| N.Y. App. Div. | Jul 1, 1905

Willard Bartlett, J.:

The Standard Distilling Company and the Spirits Distributing Company were two New Jersey corporations engaged in business *247of substantially the same character. Under the laws of New Jersey the Standard Company had the right to purchase the stock of the Spirits Company. The Standard Company did purchase 31,500 shares thereof, and in consideration of the transfer executed an agreement in Writing indorsed upon the certificates of two classes of the stock of the Spirits Company, which read as follows:

“ For good and valuable consideration, the receipt of which is hereby acknowledged, the undersigned hereby guarantees and agrees to pay the holder of record of the within certificate, so long as said certificate shall be outstanding, but not to exceed the present unexpired term of the period for which said Spirits Distributing Company is incorporated, one and one-half per cent dividend on the fifteenth days óf January, April, July and October in each year, beginning with the year 1899, on every share of 1st preferred stock of said Spirits Distributing Company, represented by the within certificate.
“ (Signed) STANDARD DISTILLING AND DISTRIBUTING COMPANY,
“ By N. E. D. Huggins, Secretary.”

An agreement in all respects similar except as to the percentage to be paid was executed with reference to the second preferred stock.

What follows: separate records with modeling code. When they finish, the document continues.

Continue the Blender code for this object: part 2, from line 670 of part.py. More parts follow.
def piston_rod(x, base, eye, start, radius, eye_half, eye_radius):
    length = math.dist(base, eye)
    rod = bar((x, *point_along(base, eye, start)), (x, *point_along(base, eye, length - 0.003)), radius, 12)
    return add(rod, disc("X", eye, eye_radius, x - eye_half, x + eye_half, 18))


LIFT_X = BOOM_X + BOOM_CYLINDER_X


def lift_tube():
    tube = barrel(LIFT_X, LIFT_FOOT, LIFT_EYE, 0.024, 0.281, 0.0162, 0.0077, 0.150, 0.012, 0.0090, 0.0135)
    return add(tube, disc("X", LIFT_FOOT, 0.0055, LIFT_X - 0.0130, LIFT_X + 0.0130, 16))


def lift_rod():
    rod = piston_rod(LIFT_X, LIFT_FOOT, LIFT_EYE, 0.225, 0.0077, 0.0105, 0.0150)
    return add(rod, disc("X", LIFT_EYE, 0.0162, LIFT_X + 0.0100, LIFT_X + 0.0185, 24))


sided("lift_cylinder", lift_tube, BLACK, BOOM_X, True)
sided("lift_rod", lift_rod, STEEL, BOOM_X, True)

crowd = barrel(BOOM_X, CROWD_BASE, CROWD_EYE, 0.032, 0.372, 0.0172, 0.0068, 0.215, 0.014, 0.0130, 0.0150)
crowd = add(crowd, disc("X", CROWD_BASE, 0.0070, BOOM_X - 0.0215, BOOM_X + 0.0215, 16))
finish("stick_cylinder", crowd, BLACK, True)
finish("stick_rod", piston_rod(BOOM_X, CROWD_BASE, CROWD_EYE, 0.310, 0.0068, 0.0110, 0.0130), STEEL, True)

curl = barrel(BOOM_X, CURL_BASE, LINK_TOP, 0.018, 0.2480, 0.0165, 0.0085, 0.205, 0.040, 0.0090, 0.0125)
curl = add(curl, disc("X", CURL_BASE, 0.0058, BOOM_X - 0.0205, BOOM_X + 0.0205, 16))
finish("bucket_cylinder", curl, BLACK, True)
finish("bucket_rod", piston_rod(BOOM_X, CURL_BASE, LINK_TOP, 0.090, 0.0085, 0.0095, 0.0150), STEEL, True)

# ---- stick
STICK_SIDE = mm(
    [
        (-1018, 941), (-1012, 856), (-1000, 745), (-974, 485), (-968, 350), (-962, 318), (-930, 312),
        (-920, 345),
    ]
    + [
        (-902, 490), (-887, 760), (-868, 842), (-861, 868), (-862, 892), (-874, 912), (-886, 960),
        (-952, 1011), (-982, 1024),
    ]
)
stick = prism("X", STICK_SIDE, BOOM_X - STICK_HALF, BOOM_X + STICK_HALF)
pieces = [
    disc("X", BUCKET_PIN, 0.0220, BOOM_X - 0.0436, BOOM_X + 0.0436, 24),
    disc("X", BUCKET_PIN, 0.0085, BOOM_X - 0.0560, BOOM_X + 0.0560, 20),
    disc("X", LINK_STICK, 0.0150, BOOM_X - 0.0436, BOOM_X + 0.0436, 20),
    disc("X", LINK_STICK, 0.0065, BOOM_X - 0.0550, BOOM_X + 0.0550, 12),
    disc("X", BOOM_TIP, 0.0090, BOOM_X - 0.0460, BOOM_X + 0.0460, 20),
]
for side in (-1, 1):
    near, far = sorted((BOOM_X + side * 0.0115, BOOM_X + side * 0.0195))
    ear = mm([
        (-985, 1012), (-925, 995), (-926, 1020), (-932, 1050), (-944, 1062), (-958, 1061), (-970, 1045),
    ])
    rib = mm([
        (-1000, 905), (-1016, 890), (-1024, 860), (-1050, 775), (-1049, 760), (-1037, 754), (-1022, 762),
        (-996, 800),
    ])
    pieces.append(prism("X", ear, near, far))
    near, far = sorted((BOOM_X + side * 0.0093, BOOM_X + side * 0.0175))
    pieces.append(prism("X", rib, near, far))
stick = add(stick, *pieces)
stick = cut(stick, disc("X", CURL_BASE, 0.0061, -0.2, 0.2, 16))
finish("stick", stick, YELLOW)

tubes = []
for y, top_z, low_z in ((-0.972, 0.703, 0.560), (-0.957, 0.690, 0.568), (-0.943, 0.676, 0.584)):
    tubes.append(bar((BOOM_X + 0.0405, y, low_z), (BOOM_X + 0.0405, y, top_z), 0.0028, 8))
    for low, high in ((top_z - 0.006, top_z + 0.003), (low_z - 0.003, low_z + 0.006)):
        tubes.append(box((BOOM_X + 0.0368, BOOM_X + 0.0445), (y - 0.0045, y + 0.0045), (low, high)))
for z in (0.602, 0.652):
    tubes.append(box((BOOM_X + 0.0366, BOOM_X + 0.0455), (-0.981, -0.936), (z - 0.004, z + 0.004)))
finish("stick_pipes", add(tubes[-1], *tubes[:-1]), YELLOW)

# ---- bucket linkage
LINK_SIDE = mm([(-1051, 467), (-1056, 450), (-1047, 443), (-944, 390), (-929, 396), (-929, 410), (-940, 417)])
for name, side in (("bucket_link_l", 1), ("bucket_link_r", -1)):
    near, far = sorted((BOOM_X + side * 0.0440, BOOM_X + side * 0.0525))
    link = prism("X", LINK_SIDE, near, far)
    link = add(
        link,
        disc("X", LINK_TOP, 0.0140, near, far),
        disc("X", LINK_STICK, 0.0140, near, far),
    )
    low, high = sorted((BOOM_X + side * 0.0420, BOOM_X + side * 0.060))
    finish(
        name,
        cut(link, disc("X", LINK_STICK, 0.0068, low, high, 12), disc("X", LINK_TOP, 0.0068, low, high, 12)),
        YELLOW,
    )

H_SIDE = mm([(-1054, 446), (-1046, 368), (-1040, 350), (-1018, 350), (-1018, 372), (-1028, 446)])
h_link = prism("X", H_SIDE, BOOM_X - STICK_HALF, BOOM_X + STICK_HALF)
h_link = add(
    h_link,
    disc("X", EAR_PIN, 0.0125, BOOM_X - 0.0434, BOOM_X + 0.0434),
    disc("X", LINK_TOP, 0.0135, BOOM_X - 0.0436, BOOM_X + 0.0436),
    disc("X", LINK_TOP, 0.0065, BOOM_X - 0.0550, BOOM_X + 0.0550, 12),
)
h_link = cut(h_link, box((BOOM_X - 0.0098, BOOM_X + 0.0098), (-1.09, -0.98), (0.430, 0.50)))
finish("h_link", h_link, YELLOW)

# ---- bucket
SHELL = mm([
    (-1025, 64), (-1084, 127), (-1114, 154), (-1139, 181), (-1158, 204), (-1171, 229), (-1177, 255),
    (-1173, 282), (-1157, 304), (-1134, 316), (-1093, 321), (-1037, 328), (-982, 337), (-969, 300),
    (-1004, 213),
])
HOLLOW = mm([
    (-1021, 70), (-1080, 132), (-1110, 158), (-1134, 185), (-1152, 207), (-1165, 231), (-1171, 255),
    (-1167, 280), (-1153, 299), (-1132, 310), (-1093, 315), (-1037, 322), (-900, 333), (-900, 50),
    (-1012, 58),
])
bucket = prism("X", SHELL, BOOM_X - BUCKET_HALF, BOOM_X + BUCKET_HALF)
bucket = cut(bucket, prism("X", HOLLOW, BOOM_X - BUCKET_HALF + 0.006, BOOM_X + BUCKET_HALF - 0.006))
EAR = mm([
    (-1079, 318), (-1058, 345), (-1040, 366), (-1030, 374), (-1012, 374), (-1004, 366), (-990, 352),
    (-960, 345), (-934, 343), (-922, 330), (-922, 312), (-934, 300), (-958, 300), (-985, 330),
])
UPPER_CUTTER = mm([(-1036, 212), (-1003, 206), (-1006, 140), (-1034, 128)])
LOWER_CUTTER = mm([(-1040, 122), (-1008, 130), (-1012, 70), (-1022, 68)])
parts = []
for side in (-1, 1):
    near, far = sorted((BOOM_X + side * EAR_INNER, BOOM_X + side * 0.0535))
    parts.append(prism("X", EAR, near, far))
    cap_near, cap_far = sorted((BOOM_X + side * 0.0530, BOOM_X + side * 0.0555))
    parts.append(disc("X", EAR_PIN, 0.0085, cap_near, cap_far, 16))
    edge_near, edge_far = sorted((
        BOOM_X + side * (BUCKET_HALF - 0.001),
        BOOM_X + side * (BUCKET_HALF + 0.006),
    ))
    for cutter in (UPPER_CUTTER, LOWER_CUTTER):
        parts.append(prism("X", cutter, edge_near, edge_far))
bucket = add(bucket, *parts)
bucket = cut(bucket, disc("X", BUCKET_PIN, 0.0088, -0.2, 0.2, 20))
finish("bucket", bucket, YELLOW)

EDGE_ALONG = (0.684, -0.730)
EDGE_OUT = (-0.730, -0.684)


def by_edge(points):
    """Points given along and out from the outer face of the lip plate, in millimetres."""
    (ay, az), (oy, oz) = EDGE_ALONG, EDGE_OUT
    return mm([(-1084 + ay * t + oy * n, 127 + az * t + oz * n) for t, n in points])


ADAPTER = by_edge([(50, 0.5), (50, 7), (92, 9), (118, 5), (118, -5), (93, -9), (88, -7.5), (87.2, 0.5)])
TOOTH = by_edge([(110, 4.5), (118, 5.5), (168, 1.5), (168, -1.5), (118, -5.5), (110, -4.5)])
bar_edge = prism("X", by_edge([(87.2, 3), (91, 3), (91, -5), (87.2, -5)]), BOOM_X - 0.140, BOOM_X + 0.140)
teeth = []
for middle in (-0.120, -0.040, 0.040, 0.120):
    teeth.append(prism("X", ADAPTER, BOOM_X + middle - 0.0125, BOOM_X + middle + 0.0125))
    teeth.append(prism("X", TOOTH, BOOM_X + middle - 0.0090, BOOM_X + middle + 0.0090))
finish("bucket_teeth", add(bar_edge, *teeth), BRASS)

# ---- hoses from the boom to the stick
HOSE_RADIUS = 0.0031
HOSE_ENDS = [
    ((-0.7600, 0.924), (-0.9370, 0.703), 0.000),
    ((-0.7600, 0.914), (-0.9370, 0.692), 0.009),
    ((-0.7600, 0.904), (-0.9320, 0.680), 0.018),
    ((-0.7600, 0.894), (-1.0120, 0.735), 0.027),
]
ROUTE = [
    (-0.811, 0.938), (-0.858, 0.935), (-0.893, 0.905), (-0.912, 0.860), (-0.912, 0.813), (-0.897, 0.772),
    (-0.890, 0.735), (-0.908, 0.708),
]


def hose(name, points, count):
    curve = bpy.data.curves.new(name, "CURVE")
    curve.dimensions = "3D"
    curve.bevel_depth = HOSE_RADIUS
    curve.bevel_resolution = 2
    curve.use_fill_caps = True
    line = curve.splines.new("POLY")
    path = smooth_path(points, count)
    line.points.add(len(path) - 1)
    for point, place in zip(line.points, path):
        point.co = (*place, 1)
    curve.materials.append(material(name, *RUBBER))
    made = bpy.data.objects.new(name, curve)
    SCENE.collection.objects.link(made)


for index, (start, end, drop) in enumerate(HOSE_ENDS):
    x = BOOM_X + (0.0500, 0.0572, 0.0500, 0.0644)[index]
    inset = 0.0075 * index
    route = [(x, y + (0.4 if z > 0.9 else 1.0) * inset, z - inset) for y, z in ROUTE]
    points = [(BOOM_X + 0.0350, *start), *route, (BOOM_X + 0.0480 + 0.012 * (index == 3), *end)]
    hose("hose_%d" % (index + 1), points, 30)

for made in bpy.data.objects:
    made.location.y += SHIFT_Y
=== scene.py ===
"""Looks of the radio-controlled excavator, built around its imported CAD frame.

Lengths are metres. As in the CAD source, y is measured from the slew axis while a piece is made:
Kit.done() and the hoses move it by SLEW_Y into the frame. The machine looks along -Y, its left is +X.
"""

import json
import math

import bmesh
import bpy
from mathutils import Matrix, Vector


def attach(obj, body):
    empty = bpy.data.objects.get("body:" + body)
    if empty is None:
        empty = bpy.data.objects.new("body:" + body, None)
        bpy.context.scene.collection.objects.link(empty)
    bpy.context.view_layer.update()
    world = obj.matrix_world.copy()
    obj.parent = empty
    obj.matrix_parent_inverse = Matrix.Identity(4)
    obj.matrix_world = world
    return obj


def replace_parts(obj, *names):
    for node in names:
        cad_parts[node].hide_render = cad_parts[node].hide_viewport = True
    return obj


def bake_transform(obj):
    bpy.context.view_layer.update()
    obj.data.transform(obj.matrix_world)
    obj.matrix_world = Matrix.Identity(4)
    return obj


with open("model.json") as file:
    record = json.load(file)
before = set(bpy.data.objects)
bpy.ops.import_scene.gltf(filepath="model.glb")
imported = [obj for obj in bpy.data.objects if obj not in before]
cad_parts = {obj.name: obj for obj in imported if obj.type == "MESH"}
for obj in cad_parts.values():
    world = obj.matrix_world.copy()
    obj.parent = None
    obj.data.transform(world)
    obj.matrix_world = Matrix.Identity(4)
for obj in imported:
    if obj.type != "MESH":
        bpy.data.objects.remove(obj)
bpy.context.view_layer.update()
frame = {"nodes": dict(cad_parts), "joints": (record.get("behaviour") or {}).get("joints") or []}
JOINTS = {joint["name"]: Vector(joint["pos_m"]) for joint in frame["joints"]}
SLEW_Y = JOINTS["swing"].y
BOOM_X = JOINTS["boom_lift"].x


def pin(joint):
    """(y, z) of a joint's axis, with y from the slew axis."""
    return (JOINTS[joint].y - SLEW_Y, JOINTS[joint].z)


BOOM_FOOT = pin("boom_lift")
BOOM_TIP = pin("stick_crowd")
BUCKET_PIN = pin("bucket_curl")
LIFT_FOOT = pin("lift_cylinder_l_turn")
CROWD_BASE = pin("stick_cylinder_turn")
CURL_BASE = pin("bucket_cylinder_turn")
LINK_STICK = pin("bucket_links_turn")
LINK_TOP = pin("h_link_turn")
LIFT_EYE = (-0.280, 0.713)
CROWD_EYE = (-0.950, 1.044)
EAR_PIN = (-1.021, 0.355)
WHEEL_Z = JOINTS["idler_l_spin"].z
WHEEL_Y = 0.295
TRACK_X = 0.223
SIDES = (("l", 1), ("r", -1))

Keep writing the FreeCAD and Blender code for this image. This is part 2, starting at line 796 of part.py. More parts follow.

This suit is brought to recover the amounts agreed to be paid by virtue of certain of these agreements. The defense was ultra vires. It was deemed insufficient in the court below, and the defendant has appealed.

In this court the plaintiff insists (1) that the contract sued upon is not ultra vires, and (2) that even if it be ultra vires, that defense is not available where the consideration for the contract has been fully paid to and received by the corporation seeking to avoid liability by means of such defense — as is conceded to be the case here. On the other hand, it is contended on behalf of the defendant (1) that a contract of the character of that under consideration here, is clearly illegal and void as being outside the scope of corporate power and (2) that where a contract is illegal, immoral or against public policy, the fact that it has been executed will not create an estoppel against the corporation by which it was made.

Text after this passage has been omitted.